Large language models are increasingly deployed as *deep agents* that plan, maintain persistent state, and invoke external tools, shifting safety failures from unsafe text to unsafe *trajectories*. We introduce **AgentFence**, an architecture-centric security evaluation that defines 14 trust-boundary attack classes spanning planning, memory, retrieval, tool use, and delegation, and detects failures via *trace-auditable conversation breaks* (unauthorized or unsafe tool use, wrong-principal actions, state/objective integrity violations, and attack-linked deviations). Holding the base model fixed, we evaluate eight agent archetypes under persistent multi-turn interaction and observe substantial architectural variation in mean security break rate (MSBR), ranging from $0.29 \pm 0.04$ (LangGraph) to $0.51 \pm 0.07$ (AutoGPT). The highest-risk classes are operational: Denial-of-Wallet ($0.62 \pm 0.08$), Authorization Confusion ($0.54 \pm 0.10$), Retrieval Poisoning ($0.47 \pm 0.09$), and Planning Manipulation ($0.44 \pm 0.11$), while prompt-centric classes remain below $0.20$ under standard settings. Breaks are dominated by boundary violations (SIV 31%, WPA 27%, UTI+UTA 24%, ATD 18%), and authorization confusion correlates with objective and tool hijacking ($ρ\approx 0.63$ and $ρ\approx 0.58$). AgentFence reframes agent security around what matters operationally: whether an agent stays within its goal and authority envelope over time.

Figures (4)

• Figure 1: Deep Research Agent Workflow Illustration.

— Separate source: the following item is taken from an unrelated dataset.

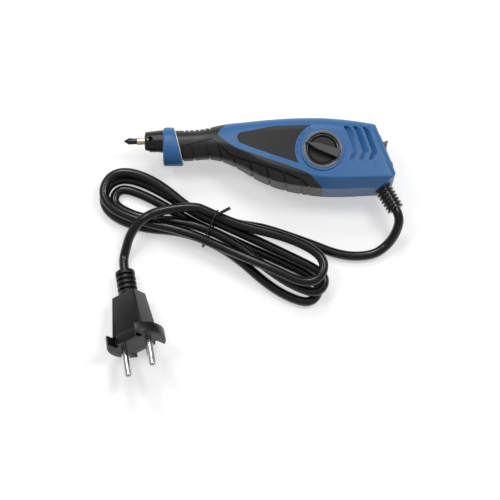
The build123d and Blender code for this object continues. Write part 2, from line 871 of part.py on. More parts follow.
with BuildPart() as stop_damper:
    add(axle(-rib_rear_reach, damper_thick - rib_rear_reach, damper_radius))
    add(axle(-rib_rear_reach, 0, rod_radius + run_gap), mode=Mode.SUBTRACT)


def biarc(start, start_way, end, end_way):
    """Joint and direction of the two arcs that lead from one place and way to another."""
    gap = end - start
    both = start_way + end_way
    square = 4 - both.dot(both)
    half = gap.dot(both)
    reach = (sqrt(half * half + square * gap.dot(gap)) - half) / square
    first = start + start_way * reach
    second = end - end_way * reach
    return (first + second) / 2, (second - first).normalized()


def wound(nodes, radius):
    """Tube of one radius on two arcs between each two nodes of place and way."""
    with BuildPart() as piece:
        with BuildLine() as route:
            for (start, start_way), (end, end_way) in zip(nodes, nodes[1:]):
                if start_way == end_way:
                    Line(start, end)
                    continue
                joint, joint_way = biarc(start, start_way, end, end_way)
                TangentArc(start, joint, tangent=start_way)
                TangentArc(joint, end, tangent=joint_way)
        with BuildSketch(Plane(origin=nodes[0][0], z_dir=nodes[0][1])):
            Circle(radius)
        sweep()
    return piece.part, list(route.edges())


def run_length(edges):
    """Length of a route's edges together."""
    return sum(edge.length for edge in edges)


# Return spring: a helix between the rod's collar and the slide
spring_start = rod_collar_rear + spring_wire / 2
spring_end = -slide_front_reach - spring_wire / 2
spring_nodes = []
for index in range(spring_turns * 4 + 1):
    angle = index * pi / 2
    rise = (spring_end - spring_start) / (spring_turns * 4)
    spot = Vector(
        spring_start + index * rise,
        nose_y + spring_radius * cos(angle),
        mid_height + spring_radius * sin(angle),
    )
    way = Vector(rise, -spring_radius * sin(angle) * pi / 2, spring_radius * cos(angle) * pi / 2)
    spring_nodes.append((spot, way.normalized()))
spring_tube, spring_route = wound(spring_nodes, spring_wire / 2)
with BuildPart() as return_spring:
    add(spring_tube)
spring_section = pi * (spring_wire / 2) ** 2
spring_share = return_spring.part.volume / (run_length(spring_route) * spring_section)
print("spring: volume to section times length", round(spring_share, 4))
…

• Figure 2: The figure above illustrates how the primary attack surfaces shift across each phase of the Deep Research agent lifecycle—from Context and Planning, through Action/Tool use, and into Synthesis. In other words, it makes explicit where adversaries most effectively apply pressure at each stage, and which phases are most exposed to specific classes of attacks. The corresponding phase-by-phase mapping and definitions for every numbered item in the figure are provided in Table \ref{['tab:attack_sources']}.
• Figure 3: Security break rate by attack class across Deep Research agent archetypes. Radial distance from the center represents conversation depth (turns), and each circle marks the observed vulnerability level for an agent. Results are aggregated over 91 conversation threads; denser clusters of bubbles indicate repeated occurrences of the same event.
• Figure 4: Break-type composition aggregated across deep research agents, showing the distribution of security break types across different attack classes.